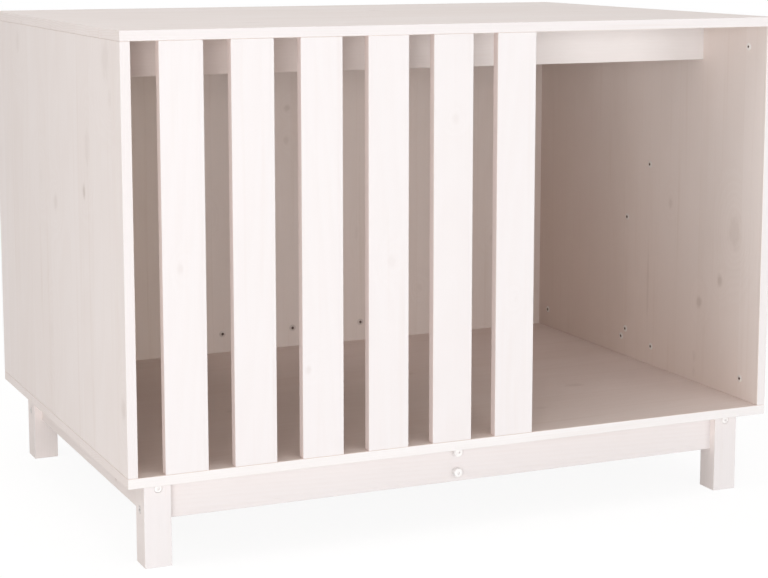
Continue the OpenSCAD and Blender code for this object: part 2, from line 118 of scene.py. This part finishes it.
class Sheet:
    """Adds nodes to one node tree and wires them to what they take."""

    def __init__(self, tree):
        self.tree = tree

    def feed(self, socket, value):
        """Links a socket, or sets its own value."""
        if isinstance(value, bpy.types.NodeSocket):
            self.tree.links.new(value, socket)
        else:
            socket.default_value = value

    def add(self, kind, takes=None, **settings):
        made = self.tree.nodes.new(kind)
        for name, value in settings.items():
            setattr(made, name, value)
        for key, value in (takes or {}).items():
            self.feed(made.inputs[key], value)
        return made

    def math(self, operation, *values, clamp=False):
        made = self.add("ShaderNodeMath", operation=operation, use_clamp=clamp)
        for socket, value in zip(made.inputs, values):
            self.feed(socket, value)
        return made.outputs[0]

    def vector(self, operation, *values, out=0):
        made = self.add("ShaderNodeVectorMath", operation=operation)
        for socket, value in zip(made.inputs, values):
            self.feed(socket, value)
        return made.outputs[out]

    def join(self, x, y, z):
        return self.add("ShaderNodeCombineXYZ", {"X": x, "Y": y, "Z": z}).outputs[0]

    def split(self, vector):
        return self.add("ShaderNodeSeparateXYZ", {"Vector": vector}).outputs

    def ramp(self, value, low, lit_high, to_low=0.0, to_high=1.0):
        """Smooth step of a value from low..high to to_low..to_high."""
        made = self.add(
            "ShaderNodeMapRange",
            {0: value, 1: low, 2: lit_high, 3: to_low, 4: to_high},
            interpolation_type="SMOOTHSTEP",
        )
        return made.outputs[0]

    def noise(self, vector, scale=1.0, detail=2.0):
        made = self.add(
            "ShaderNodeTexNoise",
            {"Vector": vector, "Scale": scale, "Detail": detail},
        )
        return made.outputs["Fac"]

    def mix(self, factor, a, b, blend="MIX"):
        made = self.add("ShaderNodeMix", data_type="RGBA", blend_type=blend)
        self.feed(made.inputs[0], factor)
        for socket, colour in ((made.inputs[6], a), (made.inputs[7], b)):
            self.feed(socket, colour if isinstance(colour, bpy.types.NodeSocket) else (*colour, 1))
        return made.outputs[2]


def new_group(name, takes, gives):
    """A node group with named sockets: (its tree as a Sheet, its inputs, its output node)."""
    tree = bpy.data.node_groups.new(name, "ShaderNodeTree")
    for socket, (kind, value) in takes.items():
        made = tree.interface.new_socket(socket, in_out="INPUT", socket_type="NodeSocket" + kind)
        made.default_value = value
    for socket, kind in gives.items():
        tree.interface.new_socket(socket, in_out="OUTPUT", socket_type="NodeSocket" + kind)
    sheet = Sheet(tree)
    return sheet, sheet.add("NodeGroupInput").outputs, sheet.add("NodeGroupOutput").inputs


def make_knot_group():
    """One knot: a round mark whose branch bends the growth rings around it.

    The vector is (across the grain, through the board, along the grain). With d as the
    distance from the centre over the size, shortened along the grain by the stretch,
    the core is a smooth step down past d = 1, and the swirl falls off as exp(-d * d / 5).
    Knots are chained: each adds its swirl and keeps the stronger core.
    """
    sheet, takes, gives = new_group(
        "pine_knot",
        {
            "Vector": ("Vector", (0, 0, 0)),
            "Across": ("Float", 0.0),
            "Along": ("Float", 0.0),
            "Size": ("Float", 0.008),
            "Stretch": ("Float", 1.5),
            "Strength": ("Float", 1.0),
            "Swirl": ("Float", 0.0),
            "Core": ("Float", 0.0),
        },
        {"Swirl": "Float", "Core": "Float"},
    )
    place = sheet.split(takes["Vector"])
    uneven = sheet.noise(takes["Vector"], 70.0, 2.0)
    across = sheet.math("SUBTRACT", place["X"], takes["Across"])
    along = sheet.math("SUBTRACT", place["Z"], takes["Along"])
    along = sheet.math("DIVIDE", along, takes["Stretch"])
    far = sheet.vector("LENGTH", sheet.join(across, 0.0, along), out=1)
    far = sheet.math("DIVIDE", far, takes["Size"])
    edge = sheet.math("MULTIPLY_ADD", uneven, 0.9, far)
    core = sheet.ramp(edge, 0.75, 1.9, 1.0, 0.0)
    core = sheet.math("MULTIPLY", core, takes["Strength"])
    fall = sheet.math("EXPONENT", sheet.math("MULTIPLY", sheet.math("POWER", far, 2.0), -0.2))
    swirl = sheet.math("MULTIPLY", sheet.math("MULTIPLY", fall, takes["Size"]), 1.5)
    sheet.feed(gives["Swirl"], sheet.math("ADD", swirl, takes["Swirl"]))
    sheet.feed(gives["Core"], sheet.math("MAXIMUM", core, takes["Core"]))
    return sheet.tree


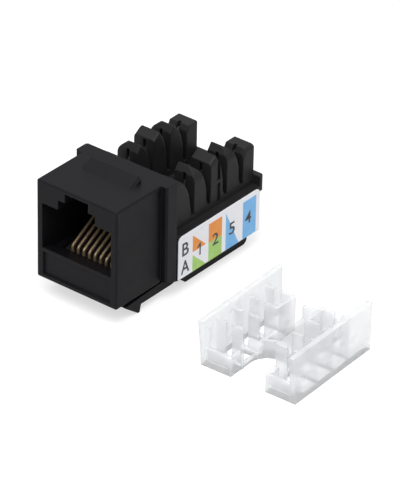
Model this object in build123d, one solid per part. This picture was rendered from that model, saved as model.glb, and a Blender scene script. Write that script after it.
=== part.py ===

▬▬▬▬▬▬▬▬▬▬

• Written problem
Quote the listing above from its first line to the line with "return made.outputs[out]", inclusive, and add nothing.

• Written answer
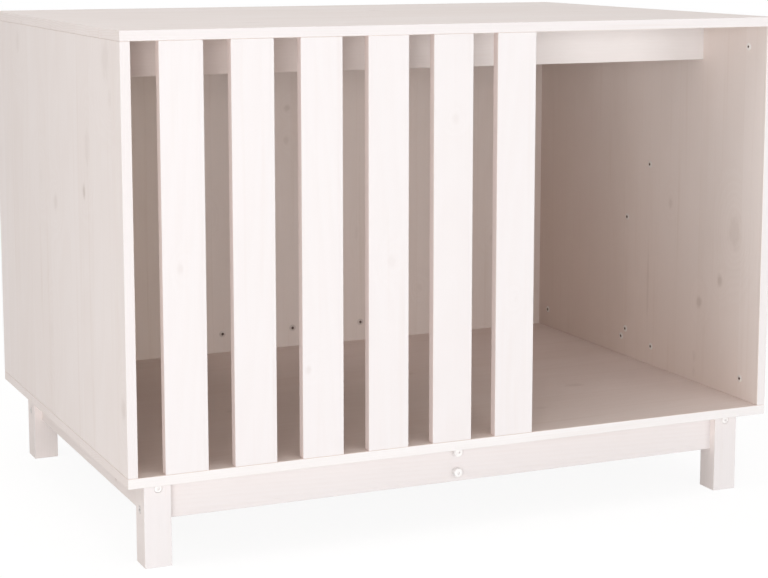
Continue the OpenSCAD and Blender code for this object: part 2, from line 118 of scene.py. This part finishes it.
class Sheet:
    """Adds nodes to one node tree and wires them to what they take."""

    def __init__(self, tree):
        self.tree = tree

    def feed(self, socket, value):
        """Links a socket, or sets its own value."""
        if isinstance(value, bpy.types.NodeSocket):
            self.tree.links.new(value, socket)
        else:
            socket.default_value = value

    def add(self, kind, takes=None, **settings):
        made = self.tree.nodes.new(kind)
        for name, value in settings.items():
            setattr(made, name, value)
        for key, value in (takes or {}).items():
            self.feed(made.inputs[key], value)
        return made

    def math(self, operation, *values, clamp=False):
        made = self.add("ShaderNodeMath", operation=operation, use_clamp=clamp)
        for socket, value in zip(made.inputs, values):
            self.feed(socket, value)
        return made.outputs[0]

    def vector(self, operation, *values, out=0):
        made = self.add("ShaderNodeVectorMath", operation=operation)
        for socket, value in zip(made.inputs, values):
            self.feed(socket, value)
        return made.outputs[out]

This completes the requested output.